Nevada is also huge physically, but 2/3 of the land is owned by the Federal govt. Similar demand issues with lots of people moving there.

Having said that, I was also surprised to not see any of the other 3 on this list.

+1
Level 87
May 14, 2022
Alaska, thou disappointeth.
+1
Level 68
Jun 7, 2022
Well, the entire state of Alaska last sold for $7.2 million, so I'm not surprised it missed the list.
+1
Level 84
Jun 7, 2022
Wasn't Maryland on here before? Maybe home prices there are falling relative to the rest of the country. And did Idaho just shoot up the rankings?

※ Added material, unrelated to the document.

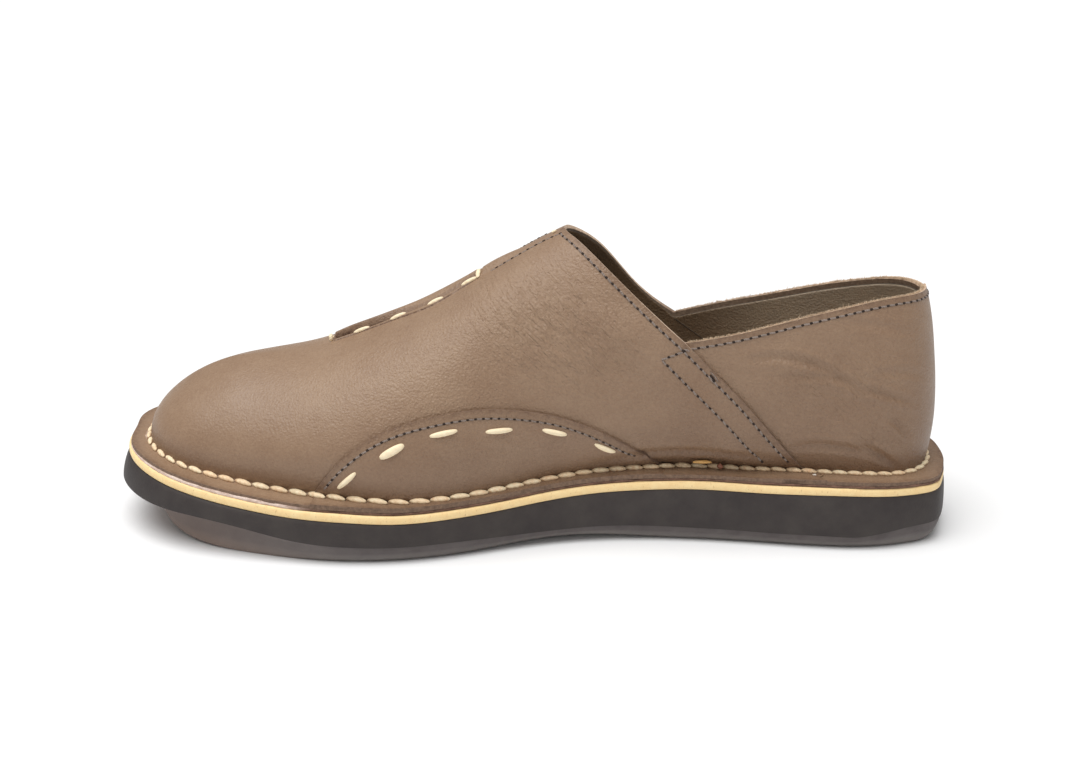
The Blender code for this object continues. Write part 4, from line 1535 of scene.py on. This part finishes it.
def leather(name, light, dark, rough):
    """Soft full-grain leather: cloudy tone, a fine grain, wrinkles, and painted shade where their layers say.
    """
    shader = Shader(name)
    clouds = shader.spread(shader.noise(30, 3, 0.5), 0.35, 0.65)
    mottle = shader.spread(shader.noise(8, 5, 0.6), 0.3, 0.7)
    fine = shader.spread(shader.noise(1.1, 2, 0.6), 0.3, 0.7)
    tone = shader.math("MULTIPLY_ADD", mottle, 0.25, shader.math("MULTIPLY", clouds, 0.35))
    tone = shader.math("MULTIPLY_ADD", fine, 0.4, tone)
    colour = shader.tones(tone, light, dark)
    grain = shader.noise(0.7, 3, 0.6)
    pits = shader.spread(grain, 0.36, 0.52, 0.1, 0.0)
    colour = shader.mix(pits, colour, linear(dark), "MULTIPLY")
    wear_and_painted_light = shader.spread(shader.noise(1.8, 5, 0.7), 0.4, 0.6, 0.15, 0.5)
    edge = shader.math("MULTIPLY", shader.layer("edge"), wear_and_painted_light)
    colour = shader.mix(edge, colour, linear(dark), "MULTIPLY")
    # painted shade: the shade layer darkens the colour where shade falls
    shade = shader.math("MULTIPLY", shader.layer("shade"), 0.35)
    colour = shader.mix(shade, colour, linear(dark), "MULTIPLY")
    slant = shader.stretch(4.5, 4.5, 1.0, (0.0, 0.75, 0.0))
    folds = shader.math("MULTIPLY", shader.noise(1.5, 3, 0.55, slant), shader.layer("wrinkle"))
    normal = shader.bump(folds, 1.7)
    normal = shader.bump(shader.noise(3.4, 3, 0.6), 0.16, normal)
    pebble = shader.math("MULTIPLY_ADD", shader.cells(0.9), 0.5, grain)
    toe = shader.spread(shader.axis("X", -0.03, -0.09), 0.0, 1.0, 1.0, 0.45)
    normal = shader.bump(shader.math("MULTIPLY", pebble, toe), 0.32, normal)
    shine = shader.math("MULTIPLY_ADD", shader.noise(9, 3), 0.14, rough - 0.07)
    return shader.finish(colour, shine, normal, Specular_IOR_Level=0.55)


def fibre(name, light, dark):
    """Raw cut leather: short fibres and dark pits."""
    shader = Shader(name)
    tone = shader.spread(shader.noise(1.2, 5, 0.75), 0.34, 0.66)
    colour = shader.tones(tone, light, dark)
    normal = shader.bump(shader.noise(0.45, 3, 0.7), 0.12)
    return shader.finish(colour, 0.85, normal)


def cut_edge(name):
    """The leather's cut edge: burnished and dark round the flange; pale at the top, both raw leather and a
    painted highlight on the collar's rim.
    """
    shader = Shader(name)
    tone = shader.spread(shader.noise(1.2, 5, 0.75), 0.34, 0.66)
    low = shader.tones(tone, (138, 112, 92), (98, 77, 62))
    high = shader.tones(tone, (226, 200, 174), (182, 154, 130))
    # the pale top is partly the raw edge's own colour and partly a painted highlight on the rim
    colour = shader.mix(shader.axis("Z", 0.066, 0.078), low, high)
    normal = shader.bump(shader.noise(0.45, 3, 0.7), 0.1)
    return shader.finish(colour, 0.75, normal)


def rand_edge(name):
    """The lining's turned-out edge: torn and pale round the toe, dirty red-brown elsewhere."""
    shader = Shader(name)
    tone = shader.spread(shader.noise(1.6, 5, 0.8, shader.stretch(2.5, 2.5, 1.0)), 0.36, 0.64)
    torn = shader.tones(tone, (246, 226, 212), (188, 156, 138))
    dirty = shader.tones(tone, (134, 102, 84), (86, 62, 50))
    colour = shader.mix(shader.layer("toe"), dirty, torn)
    normal = shader.bump(shader.noise(0.5, 4, 0.8), 0.25)
    return shader.finish(colour, 0.9, normal)


def tan_edge(name):
    shader = Shader(name)
    tone = shader.spread(shader.noise(3.0, 4, 0.7), 0.3, 0.7)
    colour = shader.tones(tone, (255, 227, 170), (249, 213, 152))
    specks = shader.spread(shader.noise(0.55, 3, 0.7, shader.stretch(1, 1, 2.0)), 0.30, 0.40)
    colour = shader.mix(shader.math("MULTIPLY_ADD", specks, -0.45, 0.45), colour, linear((170, 120, 70)))
    normal = shader.bump(shader.noise(0.6, 3, 0.7), 0.05)
    return shader.finish(colour, 0.6, normal)


def rubber(name):
    """Black rubber with a fine dull skin; grey below the arris and paler at the tread and the toe, painted
    floor light on the rolled-under edge with some wear.
    """
    shader = Shader(name)
    clouds = shader.spread(shader.noise(11, 4, 0.6), 0.3, 0.7)
    fresh = shader.tones(clouds, (67, 61, 58), (54, 48, 47))
    scuff = shader.spread(shader.noise(7, 3, 0.6), 0.3, 0.7)
    # painted light: the grey and the paler tread and toe stand for the floor's light on the rolled-under
    # edge, with some wear
    grey = shader.tones(scuff, (99, 92, 90), (84, 77, 76))
    pale = shader.tones(shader.axis("X", -0.06, -0.11), (138, 132, 128), (142, 124, 114))
    wear_and_painted_light = shader.layer("wear_and_painted_light")
    toe = shader.axis("X", -0.05, -0.13)
    pallor = shader.math("MAXIMUM", shader.spread(wear_and_painted_light, 1.35, 2.0), shader.math("MULTIPLY", toe, 0.55))
    colour = shader.mix(shader.spread(wear_and_painted_light, 0.0, 1.0), fresh, shader.mix(pallor, grey, pale))
    dots = shader.spread(shader.cells(1.1), 0.1, 0.5)
    normal = shader.bump(dots, 0.04)
    normal = shader.bump(shader.noise(0.5, 3, 0.7), 0.04, normal)
    return shader.finish(colour, 0.62, normal, Specular_IOR_Level=0.35)


def thread(name, light, dark, rough, twist=0.12):
    """Twisted waxed thread: strands across it and painted shade on its underside."""
    shader = Shader(name)
    strand = shader.math("SINE", shader.math("MULTIPLY", shader.layer("strand"), 2 * np.pi))
    tone = shader.spread(shader.noise(1.3, 3, 0.7), 0.35, 0.7)
    shade = shader.math("ADD", shader.layer("shade"), shader.math("MULTIPLY", tone, 0.35))
    colour = shader.tones(shader.spread(shade, 0.0, 1.0), light, dark)
    normal = shader.bump(strand, twist)
    normal = shader.bump(shader.noise(0.3, 2), 0.06, normal)
    return shader.finish(colour, rough, normal)


def plain(name, colour, rough):
    shader = Shader(name)
    tone = shader.spread(shader.noise(2.0, 3), 0.3, 0.7, 0.85, 1.0)
    return shader.finish(shader.mix(1.0, linear(colour), tone, "MULTIPLY"), rough)


def plain_floor(name):
    shader = Shader(name)
    tone = shader.noise(400, 2)
    colour = shader.tones(tone, (246, 246, 246), (243, 243, 243))
    return shader.finish(colour, 0.9)


# ---------------------------------------------------------------- the shoe
BROWN = leather("brown_leather", (163, 135, 109), (142, 112, 87), 0.45)
RAW_EDGE = cut_edge("leather_edge")
RAW_INSIDE = fibre("leather_inside", (170, 145, 122), (130, 108, 90))
LINING = leather("lining_leather", (196, 174, 146), (164, 148, 128), 0.6)
# the lining's cut edge and its lap, darkened as painted shade under the hem and along the lap's edge
SHADED_LINING_EDGE = fibre("shaded_lining_edge", (98, 84, 68), (70, 59, 49))
FRAYED = fibre("frayed_leather", (238, 214, 184), (196, 166, 134))

vamp_net = add_vamp([BROWN, RAW_EDGE, RAW_INSIDE])
quarter_net = add_quarter([BROWN, RAW_EDGE, RAW_INSIDE])
patch_net = add_patch([BROWN, RAW_EDGE])
ridge_net = add_ridge([BROWN])
add_lining([LINING, SHADED_LINING_EDGE])
add_rand(rand_edge("rand_edge"))
add_lining_lap(SHADED_LINING_EDGE)
add_fuzz(FRAYED)
add_insole(leather("insole_leather", (150, 122, 96), (124, 98, 76), 0.55))
add_midsole(tan_edge("tan_edge"))
add_outsole(rubber("black_rubber"))
LEATHER_TOP = surface_tree(vamp_net, quarter_net, patch_net, ridge_net)
# each thread's second colour is the painted shade of its underside
add_lock_rows(LEATHER_TOP, thread("dark_thread", (156, 140, 130), (108, 95, 86), 0.6),
              # the needle holes' near black is painted shade inside the holes
              plain("needle_hole", (48, 36, 30), 0.9))
add_cream_stitches(LEATHER_TOP, thread("cream_thread", (255, 238, 204), (240, 208, 158), 0.55, 0.03))
add_rope(LEATHER_TOP, thread("rope_thread", (255, 240, 204), (226, 158, 98), 0.5, 0.06))
add_marks()


# ---------------------------------------------------------------- floor, light and camera
# the camera stands away from a pivot on the floor and is turned around it; metres and degrees
CAMERA_PIVOT = (-0.0007, 0.000252, 0.0)
CAMERA_AWAY = (0.0, -0.5, 0.2243)
CAMERA_AROUND = 1.0
CAMERA_TILT = 70.7
CAMERA_ROLL = 0.9
CAMERA_LENS = 49.2
CAMERA_SENSOR = 36.0


def add_floor():
    bpy.ops.mesh.primitive_circle_add(vertices=96, radius=6.0, fill_type="NGON")
    floor = bpy.context.object
    floor.name = "floor"
    floor.data.materials.append(plain_floor("floor"))


def add_sun(name, towards, spread, strength):
    """Broad soft light from one direction, as even over the floor as a large lamp high above."""
    light = bpy.data.lights.new(name, "SUN")
    light.angle = np.radians(spread)
    light.energy = strength
    made = bpy.data.objects.new(name, light)
    made.rotation_euler = (-Vector(towards)).to_track_quat("-Z", "Y").to_euler()
    bpy.context.scene.collection.objects.link(made)


def add_world(strength):
    world = bpy.data.worlds.new("studio")
    world.use_nodes = True
    background = world.node_tree.nodes["Background"]
    background.inputs["Color"].default_value = (1.0, 1.0, 1.0, 1.0)
    background.inputs["Strength"].default_value = strength
    bpy.context.scene.world = world


def rotation(degrees, axis):
    return Matrix.Rotation(np.radians(degrees), 4, axis)


def add_camera():
    camera = bpy.data.cameras.new("camera")
    camera.lens = CAMERA_LENS
    camera.sensor_width = CAMERA_SENSOR
    made = bpy.data.objects.new("camera", camera)
    bpy.context.scene.collection.objects.link(made)
    made.matrix_world = (Matrix.Translation(CAMERA_PIVOT) @ rotation(CAMERA_AROUND, "Z")
                         @ Matrix.Translation(CAMERA_AWAY) @ rotation(CAMERA_TILT, "X")
                         @ rotation(CAMERA_ROLL, "Z"))
    bpy.context.scene.camera = made


add_floor()
add_sun("key", towards=(-0.20, -0.16, 1.0), spread=50.0, strength=2.9)
add_world(strength=0.34)
add_camera()
bpy.context.scene.view_settings.view_transform = "Standard"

Don't remember them before and that seems by far the oddest inclusion. No surprises in the top 5, though.
+3
Level 56
Jun 7, 2022
Biden bad
+3
Level 64
Jun 7, 2022
There is no inflation if you forget the prices of the day before.
+3
Level 48
Jun 7, 2022
How is this Biden's fault? this all started during Trump.
+7
Level 59
Jun 7, 2022
This all started during Washington- it's been getting worse ever since. Back in the Washington administration, you could buy a house for like $100.
+1
Level 84
Jun 7, 2022
that sounds like a well thought-out opinion
+1
Level 48
Jun 7, 2022
Annoying Californians are ruining my state. I swear, I see more Californian license plates than Idaho ones. Where I live, I used to be able to buy a two-story, three-bedroom house for around $150,000, now you can hardly find a two-bedroom house for below $300,000!
+1
Level 45
Jun 7, 2022
Didn't see Idaho coming.
+1
Level 87
Jun 7, 2022
Suddenly moving back in with your parents doesn't sound like a bad idea anymore.
+1
Level 58
Jun 10, 2022
obviously, a lot of these depend on where in the state you live. I'm from Massachusetts and my house where it stands is below average but if it was near or in Boston, it would be well above average
+1
Level 71
Jun 11, 2022
Idaho? Seriously?
+1
Level 32
Jul 30, 2022
I'm SHOCKED New York isn't on this list tbh.